The drawback is that large number of capacitors may be needed for individual motor correction, increasing the installation costs ($ per KVAR compensation). Also overload relay settings need to be changed to account for lower motor current draw. If the capacitors are installed between the contactor and the overload relay, the overload relay can be set for nameplate full load current of motor.
Group or bank installation
Small motors operating from a common starter
Load side of the utility transformer on the distribution bus
Bank installation at Feeders, Sub-stations, or Transformers
Installing capacitors between the upstream circuit breaker & the contactor or at the main distribution bus ensures lower installation cost since you install fewer banks in large KVAR blocks. The drawback is that since reactive current must be carried a greater distance, there are higher line losses and larger voltage drops. Another drawback is that overcorrection may occur under lightly loaded conditions. A separate disconnect switch and over current protection is required. It is recommended to consider automatic switched banks with such an installation
Mixed installation, at both the individual and group level
Installations not operating continuously and which may be supplied at high voltage but with low voltage loads should employ low voltage capacitors for power factor improvement. Low voltage switch gear is much cheaper than high voltage switch gear and obviously is available with much lower ratings which enable relatively small capacitor steps (100 KVAR and below) to be employed for automatically controlled capacitors. This ensures flexibility of operation without excessive switchgear costs.
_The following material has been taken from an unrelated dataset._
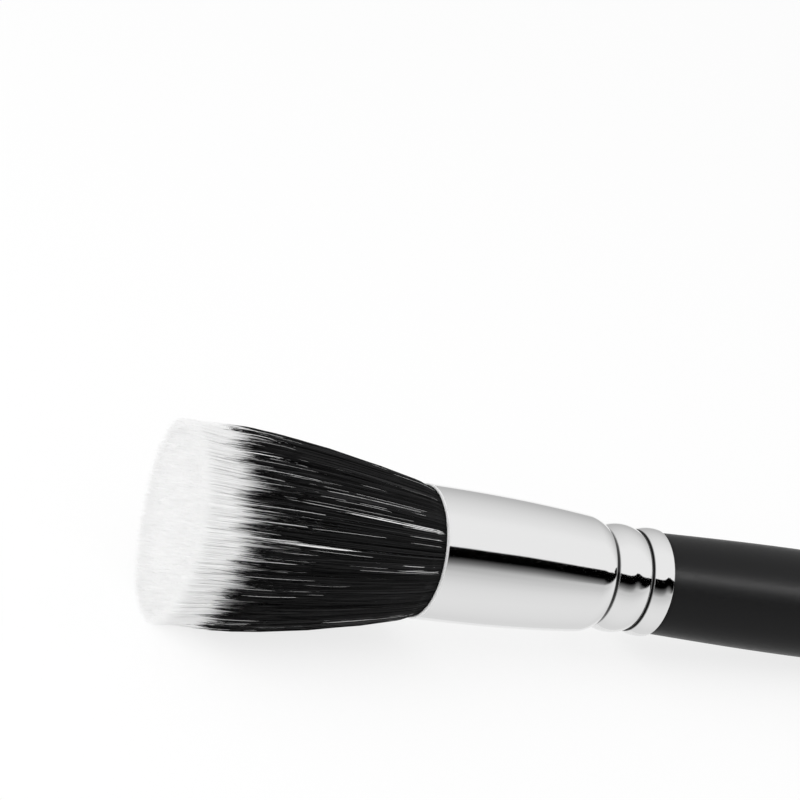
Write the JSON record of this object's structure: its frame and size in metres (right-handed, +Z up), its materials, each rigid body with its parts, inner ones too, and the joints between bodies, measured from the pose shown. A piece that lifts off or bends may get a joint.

Benefit of Capacitor Installation
In providing the power factor correction it should be remembered that distribution boards and circuits can carry a greater useful load if the capacitors are installed as near as possible to the source of low power factor. For this reason either bulk or individual correction, rather than correction at the intake point, can almost invariably be justified.
In an installation where the low voltage load is supplied from several distribution substations, local automatic control at each substation is generally much cheaper as well as operationally superior to an elaborate method of overall control operated from the point of incoming supply.
After careful consideration of the advantages and disadvantages of the various installation options, care must be taken in sizing and placing power factor correction capacitors. Leading power factor, greater than 100%, must be avoided. The capacitors should only be on line when the load requires KVAR and disconnected when the load is reduced.
Conclusion
The greatest power factor correction benefits are derived when you place capacitors at the source of reactive currents. It is thus common to distribute capacitors on motors throughout an industrial plant. This is a good strategy when capacitors must be switched to follow a changing load. If your plant has many large motors (25 hp and above), it is usually economical to install one capacitor per motor and switch the capacitor and motor together. Switched capacitors don’t require separate switch control equipment when they are located on the load side of motor contactors.
Thus, capacitors installed on the larger motors are nearly as economical as fixed banks installed at motor control centres. When some switching is required, the most economical method is to install a base amount of fixed capacitors that are always energized, with the remainder on the larger motors and switched when the motors are energized. Observe load patterns in order to determine good candidate motors to receive capacitors.
If your plant contains many small motors (in the 1/2 to 10 hp size range), it may be more economical to group the motors and place single capacitors or banks of capacitors at, or near, the motor control centres. If capacitors are distributed for loss reduction and also need to be switched, you can install an automatic power factor controller in a motor control centre; this provides automatic compensation and may be more economical than capacitors on each of the small motors fed from that control center.
Often the best solution for plants with large and small motors is to specify both types of capacitor installations. Sometimes, only an isolated trouble spot requires power factor correction. This may be the case if your plant operates welding machines, induction heaters, or DC drives. Facilities with very large loads typically benefit from a combination of individual load, group load, and banks of fixed and automatically-switched capacitor units.